→ GOAL:
Here are some records; copy every line that holds the word "follow".

(Entries with model source code)

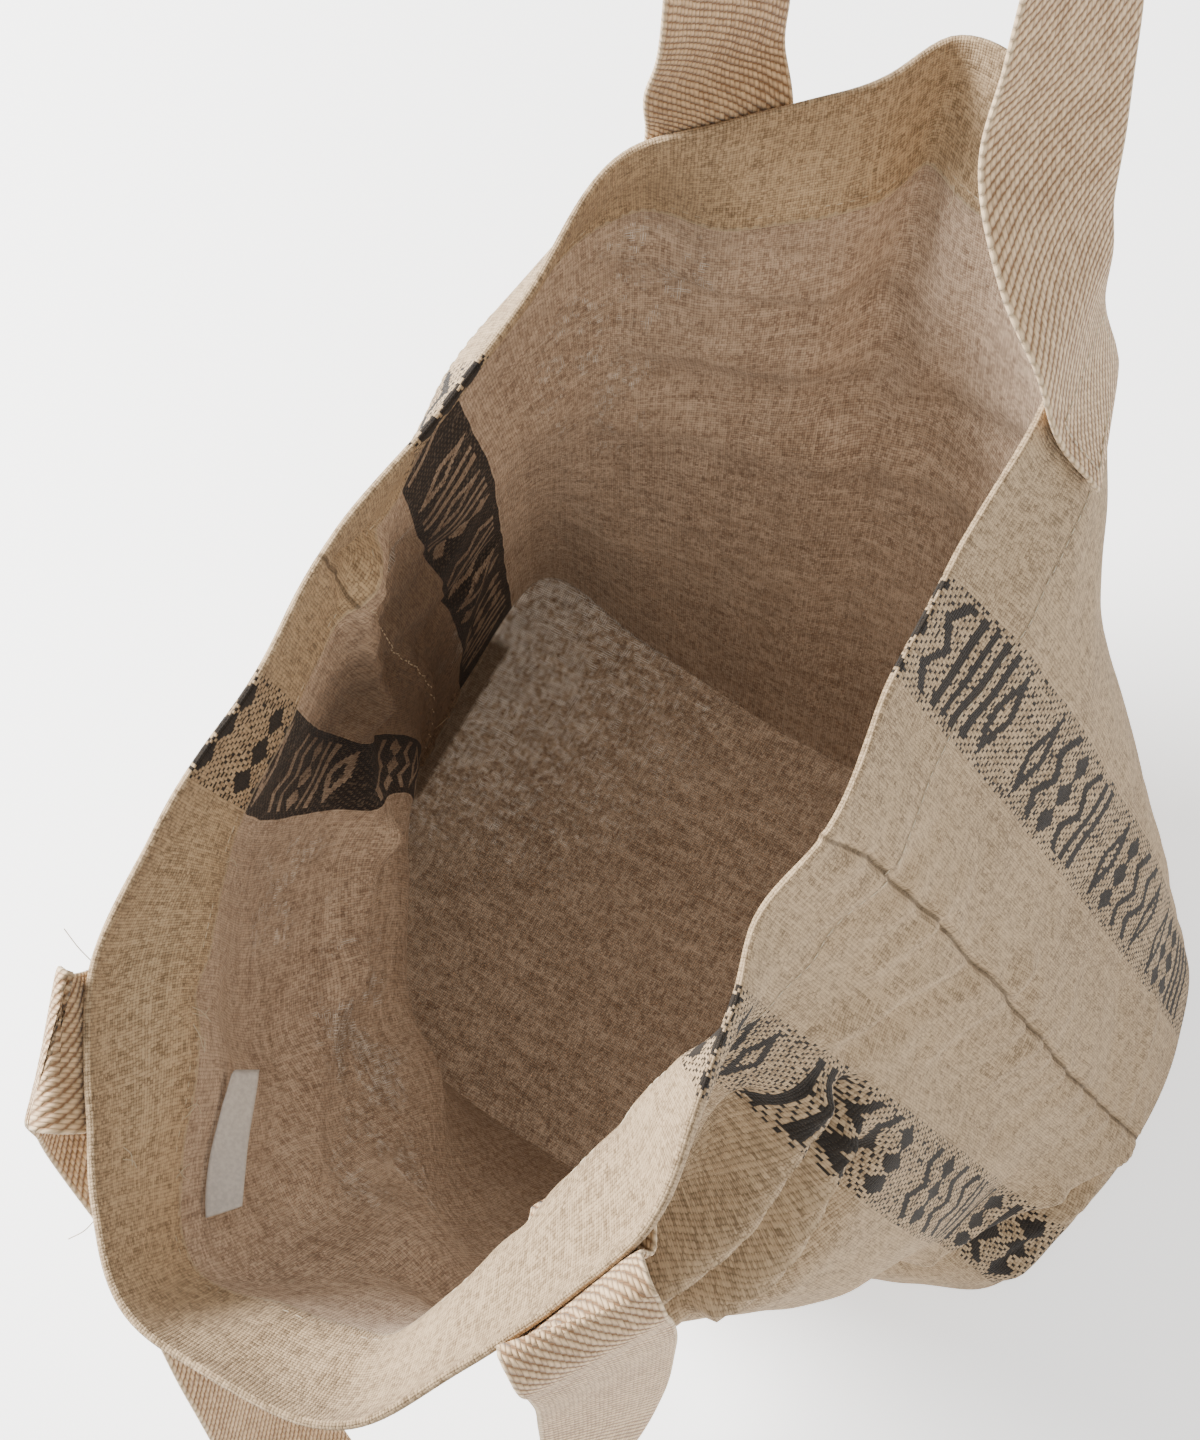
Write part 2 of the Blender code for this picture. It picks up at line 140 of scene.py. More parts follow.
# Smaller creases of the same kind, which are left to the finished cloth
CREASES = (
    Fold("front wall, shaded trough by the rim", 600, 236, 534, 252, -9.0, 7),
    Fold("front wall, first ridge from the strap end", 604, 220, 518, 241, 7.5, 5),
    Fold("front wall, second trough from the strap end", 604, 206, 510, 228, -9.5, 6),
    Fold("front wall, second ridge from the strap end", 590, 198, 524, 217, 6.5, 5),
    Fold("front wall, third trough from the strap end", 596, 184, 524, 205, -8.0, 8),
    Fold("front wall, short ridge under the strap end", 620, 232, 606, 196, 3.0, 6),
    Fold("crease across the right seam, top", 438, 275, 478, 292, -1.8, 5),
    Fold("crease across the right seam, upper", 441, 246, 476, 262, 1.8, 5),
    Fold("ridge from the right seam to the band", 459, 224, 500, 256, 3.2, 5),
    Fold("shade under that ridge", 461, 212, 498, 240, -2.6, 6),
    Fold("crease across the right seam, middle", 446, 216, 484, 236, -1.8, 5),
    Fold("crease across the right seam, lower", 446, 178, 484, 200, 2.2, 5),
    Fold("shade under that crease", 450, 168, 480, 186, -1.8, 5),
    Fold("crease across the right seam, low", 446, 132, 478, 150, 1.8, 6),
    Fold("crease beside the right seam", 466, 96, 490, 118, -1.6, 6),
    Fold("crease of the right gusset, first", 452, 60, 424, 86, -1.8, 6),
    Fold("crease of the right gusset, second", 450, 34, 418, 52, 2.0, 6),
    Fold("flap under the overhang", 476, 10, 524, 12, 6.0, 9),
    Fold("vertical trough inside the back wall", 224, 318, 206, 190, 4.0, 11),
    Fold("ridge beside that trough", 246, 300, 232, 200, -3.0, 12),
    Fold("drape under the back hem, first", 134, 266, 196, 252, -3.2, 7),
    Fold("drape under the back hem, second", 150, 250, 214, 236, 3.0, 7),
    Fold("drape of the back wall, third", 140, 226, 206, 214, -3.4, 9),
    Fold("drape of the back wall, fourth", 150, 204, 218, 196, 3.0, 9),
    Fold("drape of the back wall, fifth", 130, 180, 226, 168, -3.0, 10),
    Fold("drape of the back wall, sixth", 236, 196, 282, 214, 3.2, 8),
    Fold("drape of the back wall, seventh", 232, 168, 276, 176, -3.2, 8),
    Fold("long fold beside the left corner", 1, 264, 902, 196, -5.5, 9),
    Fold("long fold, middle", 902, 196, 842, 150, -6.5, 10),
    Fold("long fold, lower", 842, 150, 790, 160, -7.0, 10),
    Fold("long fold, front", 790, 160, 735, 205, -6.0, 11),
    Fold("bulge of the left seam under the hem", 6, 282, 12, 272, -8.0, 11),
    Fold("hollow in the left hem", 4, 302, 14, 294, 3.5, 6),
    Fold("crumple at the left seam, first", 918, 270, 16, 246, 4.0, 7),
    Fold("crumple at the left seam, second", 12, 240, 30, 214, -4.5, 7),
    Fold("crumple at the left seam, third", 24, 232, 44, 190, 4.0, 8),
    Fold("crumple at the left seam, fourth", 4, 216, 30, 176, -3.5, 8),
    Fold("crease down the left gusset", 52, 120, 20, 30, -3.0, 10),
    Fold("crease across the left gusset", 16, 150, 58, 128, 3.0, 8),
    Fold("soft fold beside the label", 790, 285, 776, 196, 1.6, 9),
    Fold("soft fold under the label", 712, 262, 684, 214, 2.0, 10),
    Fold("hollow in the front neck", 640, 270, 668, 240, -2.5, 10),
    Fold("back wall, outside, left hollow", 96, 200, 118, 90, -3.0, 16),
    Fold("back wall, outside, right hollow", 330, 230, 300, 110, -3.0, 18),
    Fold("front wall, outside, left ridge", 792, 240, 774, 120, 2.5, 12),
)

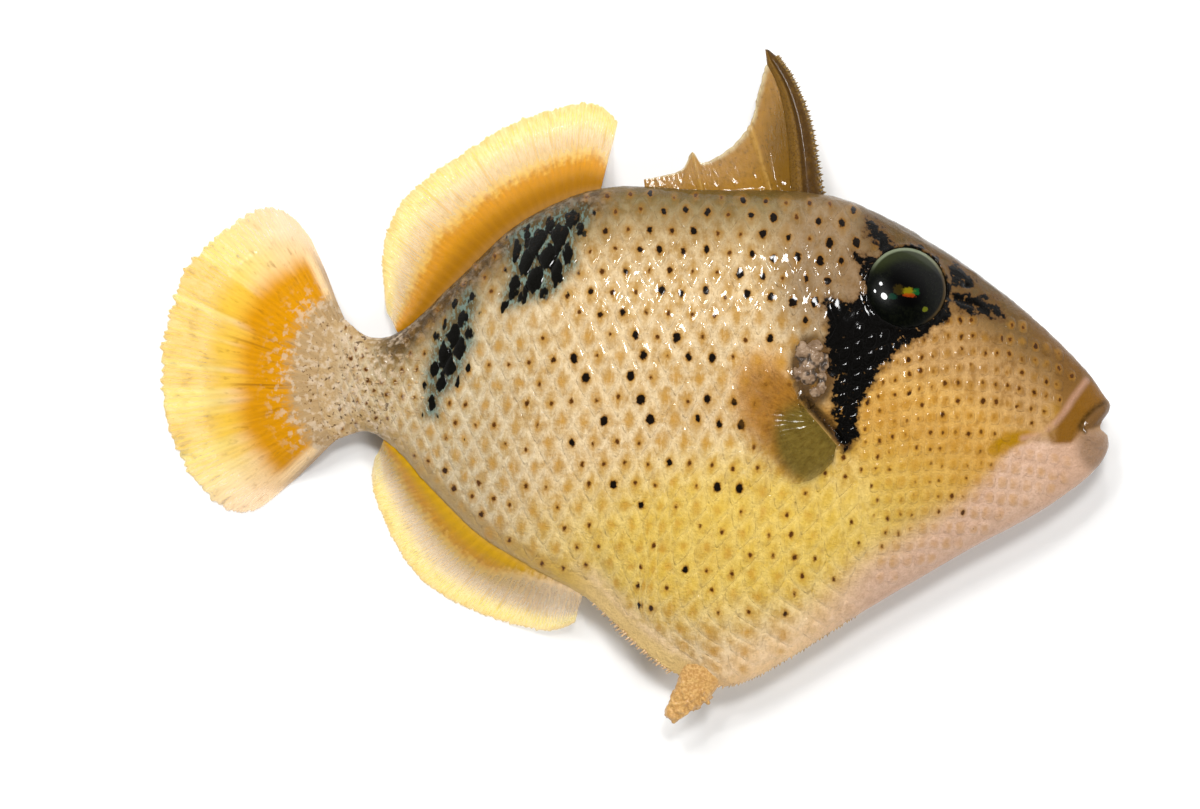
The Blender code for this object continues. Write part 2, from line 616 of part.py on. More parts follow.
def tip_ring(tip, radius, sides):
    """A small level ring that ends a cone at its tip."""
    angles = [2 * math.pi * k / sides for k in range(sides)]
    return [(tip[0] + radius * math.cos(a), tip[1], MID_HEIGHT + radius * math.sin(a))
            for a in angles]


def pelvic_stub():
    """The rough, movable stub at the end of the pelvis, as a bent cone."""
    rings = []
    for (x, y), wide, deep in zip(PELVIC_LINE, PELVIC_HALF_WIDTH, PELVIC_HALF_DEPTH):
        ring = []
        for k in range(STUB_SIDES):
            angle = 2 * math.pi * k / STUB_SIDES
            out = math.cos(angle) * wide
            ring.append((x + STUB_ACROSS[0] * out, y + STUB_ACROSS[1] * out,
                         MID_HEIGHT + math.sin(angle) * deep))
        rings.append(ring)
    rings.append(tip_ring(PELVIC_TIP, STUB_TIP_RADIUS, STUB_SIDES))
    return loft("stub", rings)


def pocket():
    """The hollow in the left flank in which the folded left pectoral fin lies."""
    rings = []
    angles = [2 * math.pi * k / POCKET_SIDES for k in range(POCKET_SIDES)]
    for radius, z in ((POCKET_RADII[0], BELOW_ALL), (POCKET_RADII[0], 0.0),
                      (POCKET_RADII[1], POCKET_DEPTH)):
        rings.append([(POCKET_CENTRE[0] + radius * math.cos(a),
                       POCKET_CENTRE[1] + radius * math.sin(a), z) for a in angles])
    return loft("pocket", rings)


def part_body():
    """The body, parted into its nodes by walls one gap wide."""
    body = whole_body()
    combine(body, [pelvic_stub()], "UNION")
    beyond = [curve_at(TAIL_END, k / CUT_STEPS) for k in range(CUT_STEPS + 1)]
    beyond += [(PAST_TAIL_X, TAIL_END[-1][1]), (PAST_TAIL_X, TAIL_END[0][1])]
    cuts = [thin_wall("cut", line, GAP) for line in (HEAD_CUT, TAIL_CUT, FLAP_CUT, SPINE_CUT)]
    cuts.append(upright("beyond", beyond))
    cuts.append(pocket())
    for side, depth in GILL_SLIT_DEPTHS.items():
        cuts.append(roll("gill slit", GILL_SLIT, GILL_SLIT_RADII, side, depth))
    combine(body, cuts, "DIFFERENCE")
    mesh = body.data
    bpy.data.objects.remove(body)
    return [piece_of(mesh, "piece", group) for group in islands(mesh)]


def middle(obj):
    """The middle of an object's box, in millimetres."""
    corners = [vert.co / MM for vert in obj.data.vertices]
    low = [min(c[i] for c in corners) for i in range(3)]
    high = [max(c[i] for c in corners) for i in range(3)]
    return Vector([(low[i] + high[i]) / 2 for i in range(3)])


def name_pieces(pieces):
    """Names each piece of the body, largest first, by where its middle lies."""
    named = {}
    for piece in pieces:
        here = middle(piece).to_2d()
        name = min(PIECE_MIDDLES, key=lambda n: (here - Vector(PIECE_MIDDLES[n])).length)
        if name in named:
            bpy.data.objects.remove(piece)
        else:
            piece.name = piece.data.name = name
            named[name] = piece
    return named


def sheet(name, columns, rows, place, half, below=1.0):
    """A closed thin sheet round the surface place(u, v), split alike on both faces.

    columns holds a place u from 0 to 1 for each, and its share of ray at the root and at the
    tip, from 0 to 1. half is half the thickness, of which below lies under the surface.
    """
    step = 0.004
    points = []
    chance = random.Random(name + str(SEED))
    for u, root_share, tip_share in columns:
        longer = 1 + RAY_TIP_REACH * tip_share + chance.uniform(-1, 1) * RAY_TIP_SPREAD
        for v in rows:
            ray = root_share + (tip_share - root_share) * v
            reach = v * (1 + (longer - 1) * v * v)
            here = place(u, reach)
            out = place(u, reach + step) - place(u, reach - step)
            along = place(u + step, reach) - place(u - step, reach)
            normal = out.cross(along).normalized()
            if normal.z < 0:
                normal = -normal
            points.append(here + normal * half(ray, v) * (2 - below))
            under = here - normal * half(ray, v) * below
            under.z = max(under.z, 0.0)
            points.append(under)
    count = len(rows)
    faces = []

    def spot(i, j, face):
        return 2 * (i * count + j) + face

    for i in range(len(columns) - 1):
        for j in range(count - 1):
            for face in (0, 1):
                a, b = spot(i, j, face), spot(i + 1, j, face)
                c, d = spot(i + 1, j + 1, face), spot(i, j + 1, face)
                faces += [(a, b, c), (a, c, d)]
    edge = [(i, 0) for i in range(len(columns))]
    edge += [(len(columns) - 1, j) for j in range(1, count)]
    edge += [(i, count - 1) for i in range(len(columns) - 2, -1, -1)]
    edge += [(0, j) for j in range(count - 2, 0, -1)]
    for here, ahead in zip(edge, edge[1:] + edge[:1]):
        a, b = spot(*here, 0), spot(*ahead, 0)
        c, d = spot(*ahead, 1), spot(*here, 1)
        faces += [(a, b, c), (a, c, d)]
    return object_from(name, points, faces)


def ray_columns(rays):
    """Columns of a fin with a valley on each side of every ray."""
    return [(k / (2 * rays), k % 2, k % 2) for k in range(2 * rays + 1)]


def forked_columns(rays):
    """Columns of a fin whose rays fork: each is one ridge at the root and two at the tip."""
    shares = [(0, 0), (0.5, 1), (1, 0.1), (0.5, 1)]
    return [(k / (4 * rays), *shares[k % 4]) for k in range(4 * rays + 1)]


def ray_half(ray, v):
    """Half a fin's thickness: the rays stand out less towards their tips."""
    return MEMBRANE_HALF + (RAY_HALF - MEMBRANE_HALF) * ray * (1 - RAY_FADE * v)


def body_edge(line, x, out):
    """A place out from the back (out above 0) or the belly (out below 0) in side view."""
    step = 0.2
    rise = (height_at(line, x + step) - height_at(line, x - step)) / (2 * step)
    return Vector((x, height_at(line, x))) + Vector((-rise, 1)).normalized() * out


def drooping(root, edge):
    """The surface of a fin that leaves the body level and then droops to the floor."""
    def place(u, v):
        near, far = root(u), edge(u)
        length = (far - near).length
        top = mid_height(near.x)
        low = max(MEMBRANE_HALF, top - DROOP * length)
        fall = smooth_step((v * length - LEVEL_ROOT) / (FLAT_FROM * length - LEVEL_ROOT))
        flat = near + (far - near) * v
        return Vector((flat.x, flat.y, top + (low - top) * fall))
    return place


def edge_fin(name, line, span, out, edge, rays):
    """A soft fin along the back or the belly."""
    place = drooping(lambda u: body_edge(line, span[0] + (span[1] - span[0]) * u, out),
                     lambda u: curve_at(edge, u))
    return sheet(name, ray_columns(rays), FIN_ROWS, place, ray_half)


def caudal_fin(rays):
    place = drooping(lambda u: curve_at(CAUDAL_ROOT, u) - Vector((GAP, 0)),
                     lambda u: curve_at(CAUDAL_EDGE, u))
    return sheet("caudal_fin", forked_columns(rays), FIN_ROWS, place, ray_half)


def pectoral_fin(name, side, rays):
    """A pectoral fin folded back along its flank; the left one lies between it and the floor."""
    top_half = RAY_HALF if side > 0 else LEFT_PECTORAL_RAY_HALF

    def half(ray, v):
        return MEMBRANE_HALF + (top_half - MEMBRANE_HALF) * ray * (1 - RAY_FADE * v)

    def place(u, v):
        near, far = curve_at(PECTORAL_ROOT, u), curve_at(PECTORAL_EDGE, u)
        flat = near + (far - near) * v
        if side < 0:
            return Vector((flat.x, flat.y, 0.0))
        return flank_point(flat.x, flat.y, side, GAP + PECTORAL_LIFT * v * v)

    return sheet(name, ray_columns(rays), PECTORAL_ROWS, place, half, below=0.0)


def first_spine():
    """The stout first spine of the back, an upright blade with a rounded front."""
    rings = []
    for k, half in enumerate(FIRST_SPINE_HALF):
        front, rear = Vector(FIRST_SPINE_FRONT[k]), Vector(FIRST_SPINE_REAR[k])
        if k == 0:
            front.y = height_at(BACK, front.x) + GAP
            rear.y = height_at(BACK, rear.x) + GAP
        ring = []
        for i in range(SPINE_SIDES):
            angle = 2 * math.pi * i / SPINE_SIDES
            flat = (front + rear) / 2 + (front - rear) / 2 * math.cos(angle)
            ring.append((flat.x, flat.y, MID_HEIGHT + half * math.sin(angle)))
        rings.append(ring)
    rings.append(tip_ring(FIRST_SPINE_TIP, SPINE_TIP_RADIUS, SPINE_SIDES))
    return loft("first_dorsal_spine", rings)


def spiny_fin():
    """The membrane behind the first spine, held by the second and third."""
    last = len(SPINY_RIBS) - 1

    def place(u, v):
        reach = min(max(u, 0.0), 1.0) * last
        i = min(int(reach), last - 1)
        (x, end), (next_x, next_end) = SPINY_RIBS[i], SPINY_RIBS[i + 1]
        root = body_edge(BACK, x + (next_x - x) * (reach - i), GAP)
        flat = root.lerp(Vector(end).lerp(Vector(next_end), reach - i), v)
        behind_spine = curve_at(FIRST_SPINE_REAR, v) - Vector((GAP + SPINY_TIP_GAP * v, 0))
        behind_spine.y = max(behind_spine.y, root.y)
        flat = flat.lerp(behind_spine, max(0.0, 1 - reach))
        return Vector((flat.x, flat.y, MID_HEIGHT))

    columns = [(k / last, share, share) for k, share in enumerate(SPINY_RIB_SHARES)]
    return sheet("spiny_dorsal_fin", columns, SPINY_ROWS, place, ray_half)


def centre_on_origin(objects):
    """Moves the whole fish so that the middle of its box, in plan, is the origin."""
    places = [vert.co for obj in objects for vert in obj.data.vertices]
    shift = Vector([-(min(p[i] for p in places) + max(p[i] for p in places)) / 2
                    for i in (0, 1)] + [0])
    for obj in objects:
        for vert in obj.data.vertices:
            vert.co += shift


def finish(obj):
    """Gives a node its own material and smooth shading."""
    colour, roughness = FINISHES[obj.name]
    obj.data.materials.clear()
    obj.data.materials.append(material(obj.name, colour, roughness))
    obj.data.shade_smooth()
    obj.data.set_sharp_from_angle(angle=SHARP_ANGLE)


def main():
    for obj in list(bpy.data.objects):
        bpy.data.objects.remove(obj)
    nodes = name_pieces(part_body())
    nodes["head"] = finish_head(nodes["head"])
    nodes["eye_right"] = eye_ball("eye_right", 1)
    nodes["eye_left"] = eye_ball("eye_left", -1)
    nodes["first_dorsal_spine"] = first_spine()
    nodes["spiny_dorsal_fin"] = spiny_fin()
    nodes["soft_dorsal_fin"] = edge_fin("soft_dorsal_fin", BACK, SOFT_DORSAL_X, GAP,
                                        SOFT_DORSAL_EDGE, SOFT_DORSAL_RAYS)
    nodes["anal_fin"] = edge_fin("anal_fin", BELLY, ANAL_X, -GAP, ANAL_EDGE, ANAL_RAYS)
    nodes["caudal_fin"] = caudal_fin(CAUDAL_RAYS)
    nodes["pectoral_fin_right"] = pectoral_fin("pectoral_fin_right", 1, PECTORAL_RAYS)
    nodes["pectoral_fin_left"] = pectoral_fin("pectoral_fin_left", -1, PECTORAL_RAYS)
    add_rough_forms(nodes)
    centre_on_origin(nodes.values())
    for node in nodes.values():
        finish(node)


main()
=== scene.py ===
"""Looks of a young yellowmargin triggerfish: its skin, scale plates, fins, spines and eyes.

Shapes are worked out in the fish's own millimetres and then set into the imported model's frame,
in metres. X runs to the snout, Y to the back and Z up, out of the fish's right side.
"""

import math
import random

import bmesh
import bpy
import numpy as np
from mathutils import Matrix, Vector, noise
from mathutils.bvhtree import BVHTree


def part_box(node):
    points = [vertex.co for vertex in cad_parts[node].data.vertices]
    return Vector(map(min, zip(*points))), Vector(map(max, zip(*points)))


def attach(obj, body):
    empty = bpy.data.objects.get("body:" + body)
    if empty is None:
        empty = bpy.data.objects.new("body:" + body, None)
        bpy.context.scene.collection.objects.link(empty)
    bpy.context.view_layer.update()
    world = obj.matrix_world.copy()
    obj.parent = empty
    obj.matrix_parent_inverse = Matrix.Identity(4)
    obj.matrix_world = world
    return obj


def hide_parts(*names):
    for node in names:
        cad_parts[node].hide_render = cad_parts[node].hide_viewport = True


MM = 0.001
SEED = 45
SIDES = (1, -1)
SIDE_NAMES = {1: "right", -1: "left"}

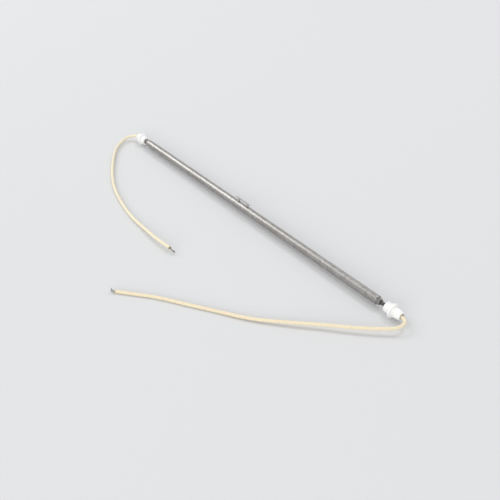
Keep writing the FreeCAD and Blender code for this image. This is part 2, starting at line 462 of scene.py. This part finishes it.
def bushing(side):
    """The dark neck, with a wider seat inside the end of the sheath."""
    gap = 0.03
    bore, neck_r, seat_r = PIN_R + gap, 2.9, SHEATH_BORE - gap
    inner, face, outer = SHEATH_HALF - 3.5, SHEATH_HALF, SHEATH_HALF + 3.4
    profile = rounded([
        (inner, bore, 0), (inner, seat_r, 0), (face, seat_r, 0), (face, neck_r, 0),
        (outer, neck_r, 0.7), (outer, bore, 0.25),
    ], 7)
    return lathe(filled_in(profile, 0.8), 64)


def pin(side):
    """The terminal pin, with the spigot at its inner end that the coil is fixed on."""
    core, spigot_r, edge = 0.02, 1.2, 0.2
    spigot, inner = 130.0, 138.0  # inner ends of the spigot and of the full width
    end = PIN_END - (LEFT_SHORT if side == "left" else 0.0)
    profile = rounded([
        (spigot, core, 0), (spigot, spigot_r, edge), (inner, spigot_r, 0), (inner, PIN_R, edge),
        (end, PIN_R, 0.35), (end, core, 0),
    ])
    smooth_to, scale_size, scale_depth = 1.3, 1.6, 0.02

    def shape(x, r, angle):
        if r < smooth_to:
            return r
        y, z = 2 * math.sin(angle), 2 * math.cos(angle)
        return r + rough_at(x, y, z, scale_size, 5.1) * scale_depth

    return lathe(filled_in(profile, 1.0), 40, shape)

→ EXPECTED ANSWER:
Write part 2 of the Blender code for this picture. It picks up at line 140 of scene.py. More parts follow.
The Blender code for this object continues. Write part 2, from line 616 of part.py on. More parts follow.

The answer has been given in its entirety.